読書日記2 夢の碑 〜〜老中 水野さまって8人もいるんだぞ!〜〜
1999年5月も末の某日、小学館PFコミックス『夢の碑』20巻読了。
個々の作品についての感想はさて置いて、早速、資料として掲載する準備にかかる。 そのために読み急いだのだから。

本編20冊と番外編2冊。画像の作成だけでも手間も時間もかかる。 それでも、ここまではいつもの手順どおりの機械作業。唯一、気を付けるべきは、 作業中にいつの間にやら手にした本を読みふけってしまうことくらい。
次に、各作品の内容の紹介文。そして、ここから私は渕に落ちた。歴史の渕に。

たとえば『鵺』。
“飛ぶ鳥を落とす勢いの老中 水野出羽守”と言う台詞。ふっふ、これで 単に“幕末”ではなくて、年代が特定できますわいなと日本史辞典に手が伸びる。
「水野、水野忠邦…。え? 越前守??」
老中 水野といえば忠邦しか思い付かない歴史しろーとの私の前に、ふか〜〜く渕が 広がった瞬間。

こんな時に限って、別件でちょっと調べたいことがあって図書館から借りてきた専門書的な 日本史年表が手元にある。渕に沈む私の足にくくりつけられた重石のように。 世の中には歴代老中の一覧表なんてあるんですねぇ。
水野出羽守、幕末…。う゛、1866年に一人、1818年にも一人。どっちだ?
1866年なら間違えなく幕末だけど、わずか3ヶ月しか老中職にいなかったとなれば “飛ぶ鳥を落とす勢い”とはいわれないだろうし、大政奉還を2年後に控えたような 雰囲気のお話ではないし…。ちょっと、幕末過ぎる…。

1818年、こちらは15年の長きにわたって老中を勤めている。19世紀に入れば幕末と言えるだろう。
うん? 1817年にも老中格扱いながら、水野出羽守がいたりする。任期1年。
名前が同じだから、両者は同一人物ではないか?
けれど、代々同じ名前を継いでもおかしくない時代のことだから根拠なしには推測も出来ない。 水野家の家系図を見て、家老に土方姓があるかどうかを調べて…、なんて出来るわけない。
ええい、一言、“幕末”と書いておくしかないわ!
結局、私の資料あさりは何の役にも立たずに、なんと、不毛な…。睡眠時間が…。

たとえば『風恋記』。
“1204年”と作品中に西暦が明記されている。お、ラッキーと ばかりに紹介文に流用。と、ここで不安が過ぎる。「1204年の時点で、実朝は すでに将軍職に就いていたのだろうか?」と。
当然、年表を開いて確認する。「1203年、頼家、将軍職を実朝に譲る」と見つけて よしよしと一安心。ついでに、後鳥羽天皇が上皇(院)に退かれたのは1198年。

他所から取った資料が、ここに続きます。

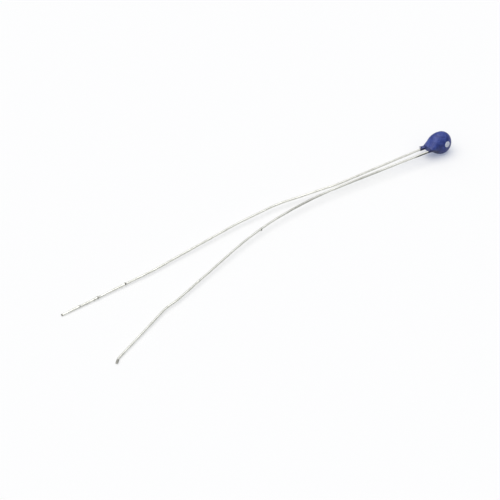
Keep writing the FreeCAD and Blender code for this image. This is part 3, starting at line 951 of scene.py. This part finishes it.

思わず、三浦氏の歴史についても、確認だけのつもりがつい、読み返している。
(三浦氏の通史が一番、コンパクトにわかりやすくまとまっているのは永井路子 著の 『異議あり日本史』文藝春秋社の「忘れられた主役 三浦氏四代」だと思います。 10頁くらいなので手軽に読めます)
余談に走りますと、かつて自分で調べきれなかった史実に付いて 永井 路子 先生に不躾にも、 質問のお手紙を差し上げたことがあります。
数ヶ月後に万年筆の直筆でお返事をくださいました。 素晴らしい達筆で、私の質問に 答えるためにわざわざ資料に当たり直して下さって感激いたしました。


と、このように一話づつ書いていったらきりがないくらい、ふかああい渕の中を さ迷う作業の連続で、アップした翌日は軽度燃え尽き現象を起こした。